- **Job**:
Find all lines in the records that include the word "body", and copy them out.
☆ ☆ ☆ ☆ ☆ ☆ ☆
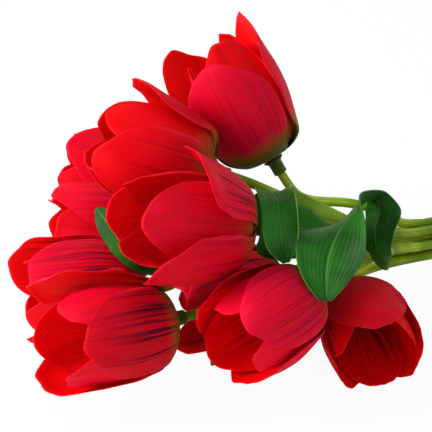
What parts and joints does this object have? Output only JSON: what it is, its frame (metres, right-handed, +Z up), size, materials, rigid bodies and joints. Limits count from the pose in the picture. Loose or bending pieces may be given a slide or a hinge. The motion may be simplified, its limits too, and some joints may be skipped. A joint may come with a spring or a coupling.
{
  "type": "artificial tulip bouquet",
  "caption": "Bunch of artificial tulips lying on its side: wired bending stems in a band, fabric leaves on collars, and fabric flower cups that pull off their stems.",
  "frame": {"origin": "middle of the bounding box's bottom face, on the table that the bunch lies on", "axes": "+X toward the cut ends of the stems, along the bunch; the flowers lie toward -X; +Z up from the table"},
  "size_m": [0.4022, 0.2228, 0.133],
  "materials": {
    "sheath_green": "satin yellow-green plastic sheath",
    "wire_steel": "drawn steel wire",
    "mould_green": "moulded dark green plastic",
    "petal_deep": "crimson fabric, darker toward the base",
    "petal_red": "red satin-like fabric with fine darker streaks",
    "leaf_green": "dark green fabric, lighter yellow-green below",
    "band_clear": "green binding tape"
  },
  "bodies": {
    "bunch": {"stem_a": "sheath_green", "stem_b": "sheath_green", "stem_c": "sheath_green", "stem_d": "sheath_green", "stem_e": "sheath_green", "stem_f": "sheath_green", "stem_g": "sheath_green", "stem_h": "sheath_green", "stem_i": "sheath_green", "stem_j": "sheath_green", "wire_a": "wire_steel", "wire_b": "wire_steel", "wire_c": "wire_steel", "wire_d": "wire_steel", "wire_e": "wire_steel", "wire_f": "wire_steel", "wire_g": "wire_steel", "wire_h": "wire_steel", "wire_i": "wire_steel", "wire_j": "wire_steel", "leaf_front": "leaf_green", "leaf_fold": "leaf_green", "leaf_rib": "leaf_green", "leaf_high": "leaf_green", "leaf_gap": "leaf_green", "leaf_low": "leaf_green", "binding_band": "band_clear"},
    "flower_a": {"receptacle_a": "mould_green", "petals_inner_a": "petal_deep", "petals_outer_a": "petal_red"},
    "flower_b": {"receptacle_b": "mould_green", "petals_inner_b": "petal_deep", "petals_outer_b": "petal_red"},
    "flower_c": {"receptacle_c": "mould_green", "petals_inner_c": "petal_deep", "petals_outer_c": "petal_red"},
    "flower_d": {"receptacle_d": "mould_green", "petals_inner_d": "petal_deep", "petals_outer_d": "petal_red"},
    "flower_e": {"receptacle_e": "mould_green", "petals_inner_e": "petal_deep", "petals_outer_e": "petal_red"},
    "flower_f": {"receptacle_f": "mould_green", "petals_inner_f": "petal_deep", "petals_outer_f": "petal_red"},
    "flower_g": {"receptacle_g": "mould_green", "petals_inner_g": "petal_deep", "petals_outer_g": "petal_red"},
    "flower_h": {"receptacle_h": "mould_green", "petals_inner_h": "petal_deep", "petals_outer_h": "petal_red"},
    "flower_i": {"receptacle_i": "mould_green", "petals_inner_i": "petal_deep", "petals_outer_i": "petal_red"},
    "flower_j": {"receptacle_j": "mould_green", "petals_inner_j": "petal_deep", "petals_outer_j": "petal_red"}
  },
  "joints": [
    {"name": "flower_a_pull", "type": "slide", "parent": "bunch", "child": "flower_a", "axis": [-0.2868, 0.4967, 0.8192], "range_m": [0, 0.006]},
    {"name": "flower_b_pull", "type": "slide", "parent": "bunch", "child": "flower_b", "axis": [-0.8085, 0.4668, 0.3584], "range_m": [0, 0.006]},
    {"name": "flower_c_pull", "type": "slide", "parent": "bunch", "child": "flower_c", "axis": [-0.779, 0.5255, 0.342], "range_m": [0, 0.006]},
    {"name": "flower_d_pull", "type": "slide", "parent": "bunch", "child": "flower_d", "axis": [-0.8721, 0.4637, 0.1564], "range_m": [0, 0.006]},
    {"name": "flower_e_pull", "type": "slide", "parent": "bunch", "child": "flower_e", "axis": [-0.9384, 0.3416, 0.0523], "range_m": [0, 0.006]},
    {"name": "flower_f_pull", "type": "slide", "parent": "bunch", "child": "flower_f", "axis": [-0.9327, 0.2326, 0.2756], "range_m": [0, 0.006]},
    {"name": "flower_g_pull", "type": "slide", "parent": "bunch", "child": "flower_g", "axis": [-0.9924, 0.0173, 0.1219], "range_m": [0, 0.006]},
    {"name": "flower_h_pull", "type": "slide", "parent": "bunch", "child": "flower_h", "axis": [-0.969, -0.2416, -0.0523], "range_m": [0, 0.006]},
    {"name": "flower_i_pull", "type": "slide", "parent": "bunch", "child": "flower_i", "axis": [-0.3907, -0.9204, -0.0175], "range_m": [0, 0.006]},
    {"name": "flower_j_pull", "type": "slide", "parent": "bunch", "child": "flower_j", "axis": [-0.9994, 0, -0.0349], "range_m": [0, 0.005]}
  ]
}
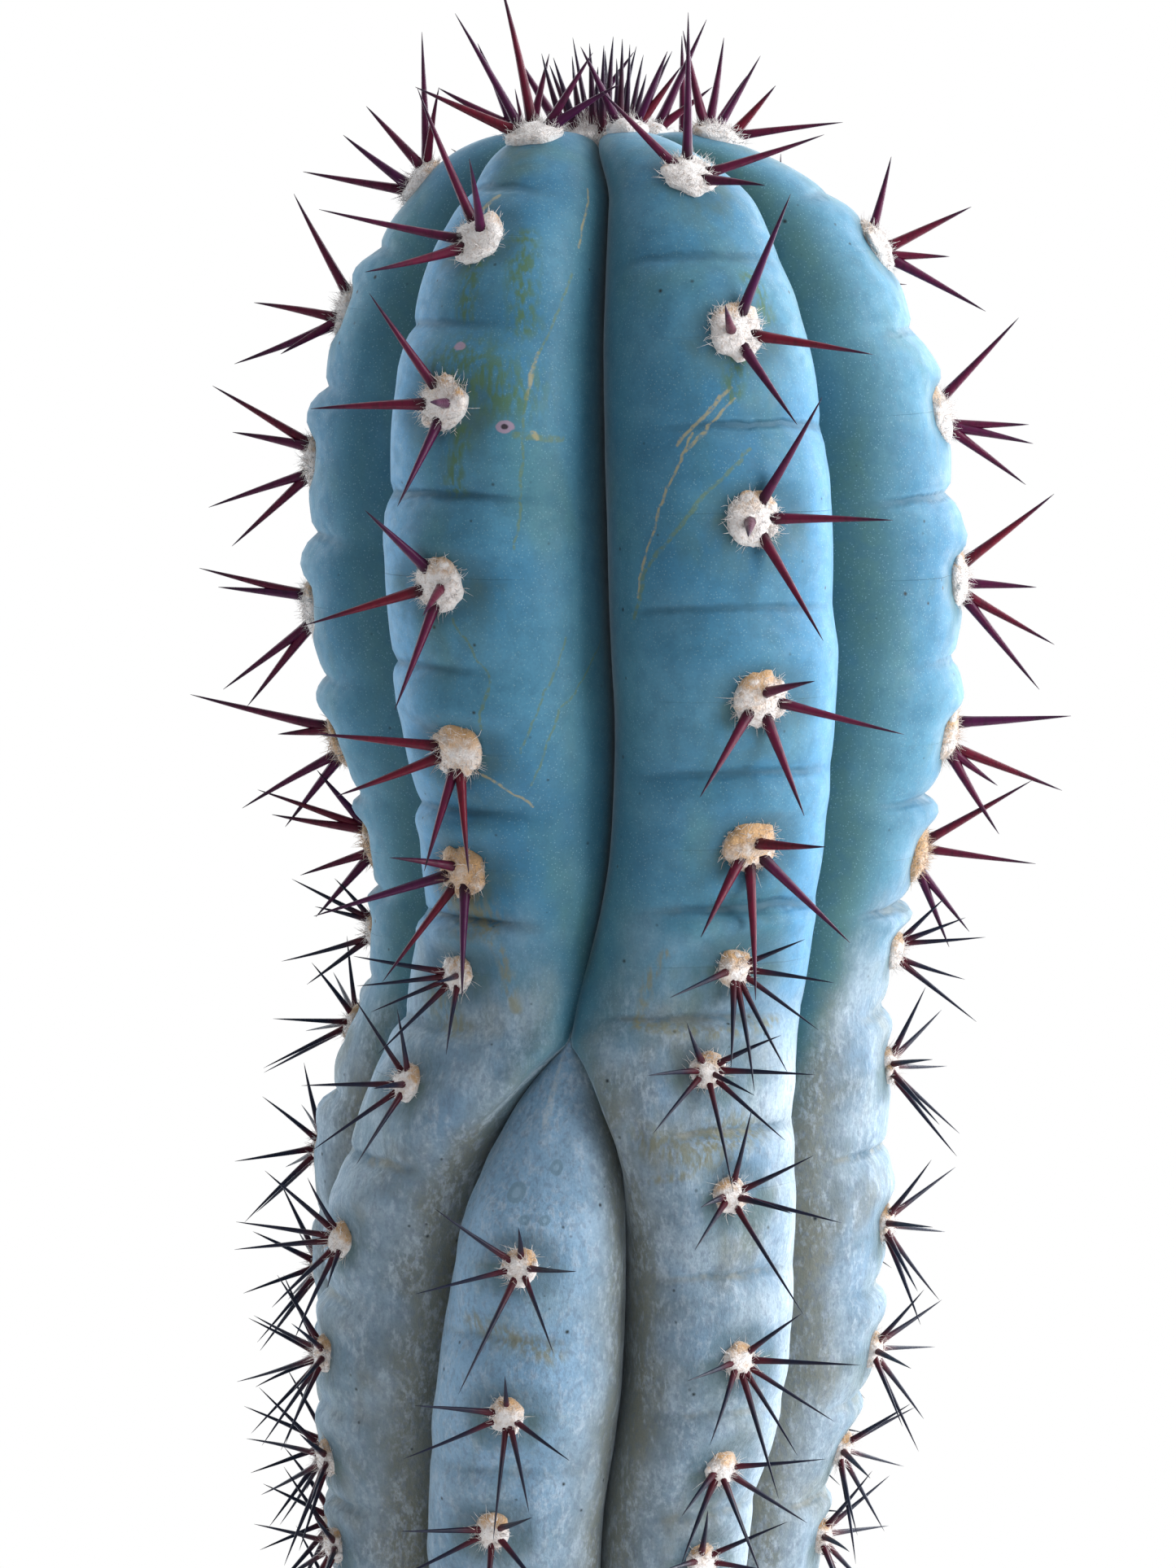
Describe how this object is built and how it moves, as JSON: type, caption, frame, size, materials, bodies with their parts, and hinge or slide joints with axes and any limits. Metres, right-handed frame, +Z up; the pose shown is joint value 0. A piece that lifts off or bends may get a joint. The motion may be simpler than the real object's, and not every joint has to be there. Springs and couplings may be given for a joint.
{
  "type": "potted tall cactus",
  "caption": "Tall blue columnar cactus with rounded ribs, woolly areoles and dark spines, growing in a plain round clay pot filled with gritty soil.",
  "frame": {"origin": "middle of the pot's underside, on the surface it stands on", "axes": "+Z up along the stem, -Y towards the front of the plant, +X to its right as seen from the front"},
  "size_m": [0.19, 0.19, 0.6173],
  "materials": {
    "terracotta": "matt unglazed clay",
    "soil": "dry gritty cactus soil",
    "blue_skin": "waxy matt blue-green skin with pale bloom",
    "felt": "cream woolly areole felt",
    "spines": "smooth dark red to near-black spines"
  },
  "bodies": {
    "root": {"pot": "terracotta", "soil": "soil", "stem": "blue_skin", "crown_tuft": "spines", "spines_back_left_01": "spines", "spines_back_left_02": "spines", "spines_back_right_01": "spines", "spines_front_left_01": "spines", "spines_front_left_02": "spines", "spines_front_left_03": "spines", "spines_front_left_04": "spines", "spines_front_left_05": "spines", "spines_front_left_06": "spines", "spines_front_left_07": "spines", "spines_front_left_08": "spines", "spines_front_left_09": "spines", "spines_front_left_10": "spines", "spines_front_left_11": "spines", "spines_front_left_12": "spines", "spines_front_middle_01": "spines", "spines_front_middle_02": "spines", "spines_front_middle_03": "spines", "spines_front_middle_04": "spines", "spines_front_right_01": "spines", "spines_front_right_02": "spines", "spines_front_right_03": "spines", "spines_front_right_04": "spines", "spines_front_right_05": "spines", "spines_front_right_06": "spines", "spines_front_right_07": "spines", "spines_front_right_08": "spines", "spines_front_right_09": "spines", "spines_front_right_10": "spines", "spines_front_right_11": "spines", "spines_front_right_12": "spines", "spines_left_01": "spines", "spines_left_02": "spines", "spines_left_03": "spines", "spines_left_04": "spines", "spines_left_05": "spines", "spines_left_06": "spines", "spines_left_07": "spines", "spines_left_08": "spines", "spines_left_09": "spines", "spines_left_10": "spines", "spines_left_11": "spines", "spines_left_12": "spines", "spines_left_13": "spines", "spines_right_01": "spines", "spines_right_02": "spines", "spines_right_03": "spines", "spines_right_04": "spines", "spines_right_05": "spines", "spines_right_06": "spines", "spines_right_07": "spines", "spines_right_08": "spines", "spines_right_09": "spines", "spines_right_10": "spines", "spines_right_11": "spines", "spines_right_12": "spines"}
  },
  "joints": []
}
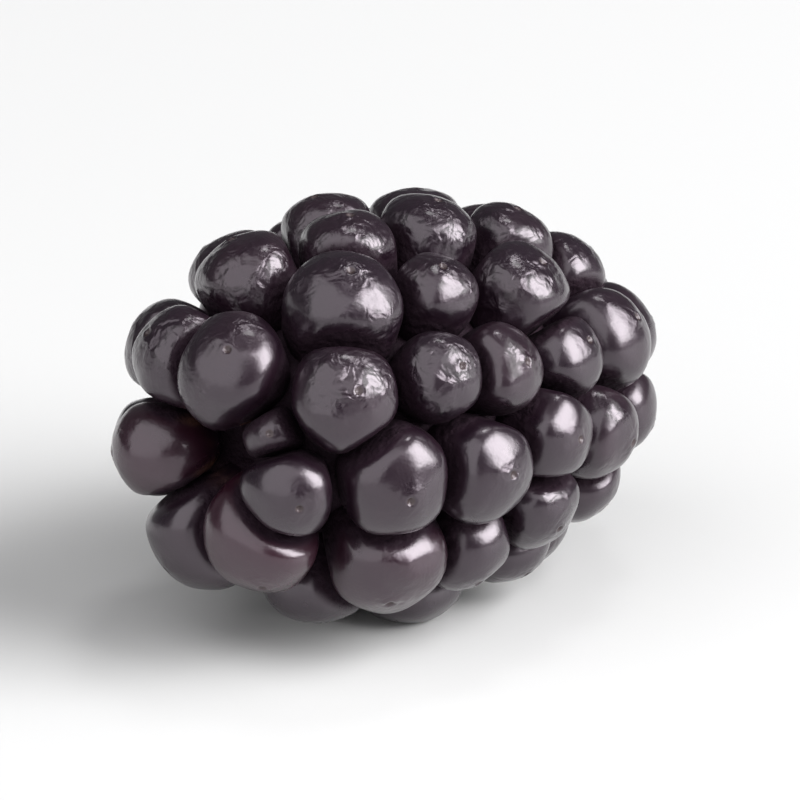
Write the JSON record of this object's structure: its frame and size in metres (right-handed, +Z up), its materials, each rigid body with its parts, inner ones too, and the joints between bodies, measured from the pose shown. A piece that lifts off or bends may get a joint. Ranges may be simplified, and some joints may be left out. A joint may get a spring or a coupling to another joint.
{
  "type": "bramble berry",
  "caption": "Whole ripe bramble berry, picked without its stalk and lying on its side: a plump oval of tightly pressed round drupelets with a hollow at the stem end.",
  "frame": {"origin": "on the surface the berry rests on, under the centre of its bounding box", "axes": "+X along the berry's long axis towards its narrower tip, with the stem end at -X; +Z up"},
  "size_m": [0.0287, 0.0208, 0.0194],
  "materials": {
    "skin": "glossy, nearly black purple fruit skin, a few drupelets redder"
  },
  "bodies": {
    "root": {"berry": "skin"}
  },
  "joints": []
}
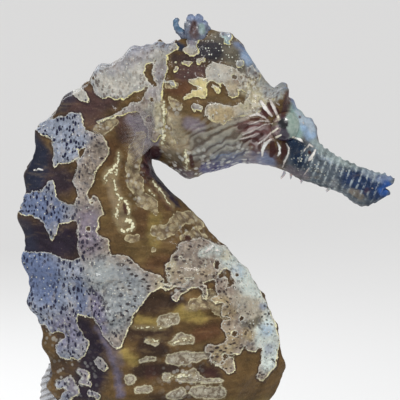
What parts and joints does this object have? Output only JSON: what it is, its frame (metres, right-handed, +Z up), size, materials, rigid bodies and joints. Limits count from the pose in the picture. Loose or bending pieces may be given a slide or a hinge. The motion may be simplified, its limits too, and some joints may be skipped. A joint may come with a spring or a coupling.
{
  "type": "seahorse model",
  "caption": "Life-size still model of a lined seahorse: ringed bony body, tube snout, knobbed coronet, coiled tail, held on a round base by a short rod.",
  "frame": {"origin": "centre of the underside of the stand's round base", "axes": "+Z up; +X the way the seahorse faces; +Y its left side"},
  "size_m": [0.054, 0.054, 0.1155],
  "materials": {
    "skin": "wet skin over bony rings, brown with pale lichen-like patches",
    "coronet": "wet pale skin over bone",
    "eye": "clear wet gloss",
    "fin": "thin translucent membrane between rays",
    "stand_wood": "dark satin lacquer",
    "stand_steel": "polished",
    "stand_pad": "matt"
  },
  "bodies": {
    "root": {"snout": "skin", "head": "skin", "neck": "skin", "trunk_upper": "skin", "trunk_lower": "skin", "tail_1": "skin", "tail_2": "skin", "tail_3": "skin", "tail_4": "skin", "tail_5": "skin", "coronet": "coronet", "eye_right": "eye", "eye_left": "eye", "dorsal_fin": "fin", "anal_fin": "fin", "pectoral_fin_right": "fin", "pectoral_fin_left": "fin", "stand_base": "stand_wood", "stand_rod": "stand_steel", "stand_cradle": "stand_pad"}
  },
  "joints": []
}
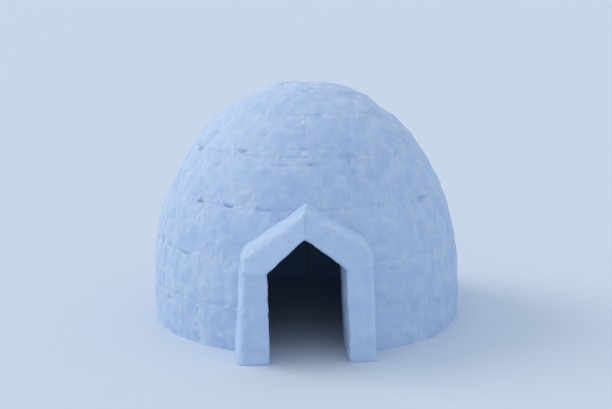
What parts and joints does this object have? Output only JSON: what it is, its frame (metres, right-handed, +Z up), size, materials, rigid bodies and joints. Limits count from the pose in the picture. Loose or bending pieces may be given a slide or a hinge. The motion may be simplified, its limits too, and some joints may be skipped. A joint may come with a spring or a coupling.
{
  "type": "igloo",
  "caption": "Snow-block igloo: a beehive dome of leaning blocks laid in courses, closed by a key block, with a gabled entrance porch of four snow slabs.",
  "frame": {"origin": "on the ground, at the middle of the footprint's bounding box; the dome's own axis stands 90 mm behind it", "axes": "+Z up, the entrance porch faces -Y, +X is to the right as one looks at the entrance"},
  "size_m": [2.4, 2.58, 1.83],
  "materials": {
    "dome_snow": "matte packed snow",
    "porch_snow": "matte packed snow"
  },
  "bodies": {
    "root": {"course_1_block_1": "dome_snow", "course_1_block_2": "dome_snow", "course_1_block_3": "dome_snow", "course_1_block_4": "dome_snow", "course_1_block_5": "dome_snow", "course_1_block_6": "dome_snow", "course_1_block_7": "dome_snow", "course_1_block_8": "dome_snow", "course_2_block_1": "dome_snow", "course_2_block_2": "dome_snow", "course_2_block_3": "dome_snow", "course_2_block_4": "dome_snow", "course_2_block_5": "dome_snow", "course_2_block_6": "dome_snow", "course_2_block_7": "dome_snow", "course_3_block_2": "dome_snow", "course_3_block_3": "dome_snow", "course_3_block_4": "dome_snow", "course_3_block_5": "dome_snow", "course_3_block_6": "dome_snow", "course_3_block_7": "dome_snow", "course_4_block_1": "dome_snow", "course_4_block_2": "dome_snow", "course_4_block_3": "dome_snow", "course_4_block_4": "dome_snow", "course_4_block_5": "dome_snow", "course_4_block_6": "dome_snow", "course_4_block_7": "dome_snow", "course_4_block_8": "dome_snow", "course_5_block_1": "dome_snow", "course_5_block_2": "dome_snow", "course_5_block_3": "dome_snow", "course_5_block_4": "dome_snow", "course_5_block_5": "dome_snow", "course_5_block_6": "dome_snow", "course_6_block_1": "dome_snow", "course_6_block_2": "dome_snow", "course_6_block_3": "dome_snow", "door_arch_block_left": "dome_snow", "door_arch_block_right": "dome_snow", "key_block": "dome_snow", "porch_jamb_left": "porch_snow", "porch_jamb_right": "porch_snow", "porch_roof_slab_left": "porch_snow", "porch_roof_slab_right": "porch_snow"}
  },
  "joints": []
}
☆ ☆ ☆ ☆ ☆ ☆ ☆
- **Problem solution**:
Write the JSON record of this object's structure: its frame and size in metres (right-handed, +Z up), its materials, each rigid body with its parts, inner ones too, and the joints between bodies, measured from the pose shown. A piece that lifts off or bends may get a joint. Ranges may be simplified, and some joints may be left out. A joint may get a spring or a coupling to another joint.
  "caption": "Life-size still model of a lined seahorse: ringed bony body, tube snout, knobbed coronet, coiled tail, held on a round base by a short rod.",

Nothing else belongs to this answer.